■ **Task requirements**: All of the entries need to be written out again, exactly as they are.

══ Material shown ══

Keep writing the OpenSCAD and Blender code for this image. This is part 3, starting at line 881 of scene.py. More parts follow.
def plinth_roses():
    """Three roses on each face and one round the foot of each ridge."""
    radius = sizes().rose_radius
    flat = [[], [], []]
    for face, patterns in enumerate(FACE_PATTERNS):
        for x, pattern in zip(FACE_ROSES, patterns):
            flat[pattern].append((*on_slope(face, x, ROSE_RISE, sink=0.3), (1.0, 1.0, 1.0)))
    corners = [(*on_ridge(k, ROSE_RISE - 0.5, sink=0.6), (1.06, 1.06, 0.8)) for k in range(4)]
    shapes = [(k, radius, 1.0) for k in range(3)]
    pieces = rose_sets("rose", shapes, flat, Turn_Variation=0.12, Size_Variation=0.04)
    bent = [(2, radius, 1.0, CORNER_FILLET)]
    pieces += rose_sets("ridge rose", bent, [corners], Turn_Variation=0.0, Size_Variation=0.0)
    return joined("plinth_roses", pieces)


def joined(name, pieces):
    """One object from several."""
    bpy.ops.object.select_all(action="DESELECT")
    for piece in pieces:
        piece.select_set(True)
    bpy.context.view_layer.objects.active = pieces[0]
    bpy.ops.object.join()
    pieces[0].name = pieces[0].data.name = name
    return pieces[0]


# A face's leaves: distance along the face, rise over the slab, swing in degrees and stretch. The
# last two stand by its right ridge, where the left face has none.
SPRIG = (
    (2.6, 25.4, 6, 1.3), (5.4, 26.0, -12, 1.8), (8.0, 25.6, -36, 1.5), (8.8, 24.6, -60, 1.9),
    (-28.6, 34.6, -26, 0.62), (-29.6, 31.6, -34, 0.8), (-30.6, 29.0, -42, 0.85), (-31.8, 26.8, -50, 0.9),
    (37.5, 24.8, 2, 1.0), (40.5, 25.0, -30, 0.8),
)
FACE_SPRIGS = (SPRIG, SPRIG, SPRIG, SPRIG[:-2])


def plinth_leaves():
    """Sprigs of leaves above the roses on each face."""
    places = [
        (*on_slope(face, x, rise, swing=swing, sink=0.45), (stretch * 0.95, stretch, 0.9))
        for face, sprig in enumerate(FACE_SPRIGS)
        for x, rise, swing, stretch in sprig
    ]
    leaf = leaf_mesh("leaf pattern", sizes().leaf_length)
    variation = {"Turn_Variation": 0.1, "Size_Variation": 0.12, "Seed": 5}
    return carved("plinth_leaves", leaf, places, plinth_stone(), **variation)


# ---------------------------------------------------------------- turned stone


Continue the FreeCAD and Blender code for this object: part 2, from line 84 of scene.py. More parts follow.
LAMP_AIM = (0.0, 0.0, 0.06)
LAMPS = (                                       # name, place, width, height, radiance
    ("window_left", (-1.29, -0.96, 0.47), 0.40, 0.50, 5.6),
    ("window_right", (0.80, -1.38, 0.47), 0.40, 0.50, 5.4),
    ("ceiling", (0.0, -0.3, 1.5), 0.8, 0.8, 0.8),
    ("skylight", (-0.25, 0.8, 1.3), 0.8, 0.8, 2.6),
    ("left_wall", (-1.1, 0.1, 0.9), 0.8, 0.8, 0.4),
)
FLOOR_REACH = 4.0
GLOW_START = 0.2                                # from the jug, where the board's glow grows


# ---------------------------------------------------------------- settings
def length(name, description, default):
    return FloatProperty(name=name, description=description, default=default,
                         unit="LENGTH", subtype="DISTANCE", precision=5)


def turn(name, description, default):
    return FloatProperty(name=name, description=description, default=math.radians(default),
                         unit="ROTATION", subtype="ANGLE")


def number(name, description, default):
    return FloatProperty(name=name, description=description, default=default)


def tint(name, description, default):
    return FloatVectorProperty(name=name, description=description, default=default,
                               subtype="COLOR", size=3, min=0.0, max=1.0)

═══

■ **The answer**:
Keep writing the OpenSCAD and Blender code for this image. This is part 3, starting at line 881 of scene.py. More parts follow.
def plinth_roses():
    """Three roses on each face and one round the foot of each ridge."""
    radius = sizes().rose_radius
    flat = [[], [], []]
    for face, patterns in enumerate(FACE_PATTERNS):
        for x, pattern in zip(FACE_ROSES, patterns):
            flat[pattern].append((*on_slope(face, x, ROSE_RISE, sink=0.3), (1.0, 1.0, 1.0)))
    corners = [(*on_ridge(k, ROSE_RISE - 0.5, sink=0.6), (1.06, 1.06, 0.8)) for k in range(4)]
    shapes = [(k, radius, 1.0) for k in range(3)]
    pieces = rose_sets("rose", shapes, flat, Turn_Variation=0.12, Size_Variation=0.04)
    bent = [(2, radius, 1.0, CORNER_FILLET)]
    pieces += rose_sets("ridge rose", bent, [corners], Turn_Variation=0.0, Size_Variation=0.0)
    return joined("plinth_roses", pieces)


def joined(name, pieces):
    """One object from several."""
    bpy.ops.object.select_all(action="DESELECT")
    for piece in pieces:
        piece.select_set(True)
    bpy.context.view_layer.objects.active = pieces[0]
    bpy.ops.object.join()
    pieces[0].name = pieces[0].data.name = name
    return pieces[0]


# A face's leaves: distance along the face, rise over the slab, swing in degrees and stretch. The
# last two stand by its right ridge, where the left face has none.
SPRIG = (
    (2.6, 25.4, 6, 1.3), (5.4, 26.0, -12, 1.8), (8.0, 25.6, -36, 1.5), (8.8, 24.6, -60, 1.9),
    (-28.6, 34.6, -26, 0.62), (-29.6, 31.6, -34, 0.8), (-30.6, 29.0, -42, 0.85), (-31.8, 26.8, -50, 0.9),
    (37.5, 24.8, 2, 1.0), (40.5, 25.0, -30, 0.8),
)
FACE_SPRIGS = (SPRIG, SPRIG, SPRIG, SPRIG[:-2])


def plinth_leaves():
    """Sprigs of leaves above the roses on each face."""
    places = [
        (*on_slope(face, x, rise, swing=swing, sink=0.45), (stretch * 0.95, stretch, 0.9))
        for face, sprig in enumerate(FACE_SPRIGS)
        for x, rise, swing, stretch in sprig
    ]
    leaf = leaf_mesh("leaf pattern", sizes().leaf_length)
    variation = {"Turn_Variation": 0.1, "Size_Variation": 0.12, "Seed": 5}
    return carved("plinth_leaves", leaf, places, plinth_stone(), **variation)


# ---------------------------------------------------------------- turned stone


Continue the FreeCAD and Blender code for this object: part 2, from line 84 of scene.py. More parts follow.
LAMP_AIM = (0.0, 0.0, 0.06)
LAMPS = (                                       # name, place, width, height, radiance
    ("window_left", (-1.29, -0.96, 0.47), 0.40, 0.50, 5.6),
    ("window_right", (0.80, -1.38, 0.47), 0.40, 0.50, 5.4),
    ("ceiling", (0.0, -0.3, 1.5), 0.8, 0.8, 0.8),
    ("skylight", (-0.25, 0.8, 1.3), 0.8, 0.8, 2.6),
    ("left_wall", (-1.1, 0.1, 0.9), 0.8, 0.8, 0.4),
)
FLOOR_REACH = 4.0
GLOW_START = 0.2                                # from the jug, where the board's glow grows


# ---------------------------------------------------------------- settings
def length(name, description, default):
    return FloatProperty(name=name, description=description, default=default,
                         unit="LENGTH", subtype="DISTANCE", precision=5)


def turn(name, description, default):
    return FloatProperty(name=name, description=description, default=math.radians(default),
                         unit="ROTATION", subtype="ANGLE")


def number(name, description, default):
    return FloatProperty(name=name, description=description, default=default)


def tint(name, description, default):
    return FloatVectorProperty(name=name, description=description, default=default,
                               subtype="COLOR", size=3, min=0.0, max=1.0)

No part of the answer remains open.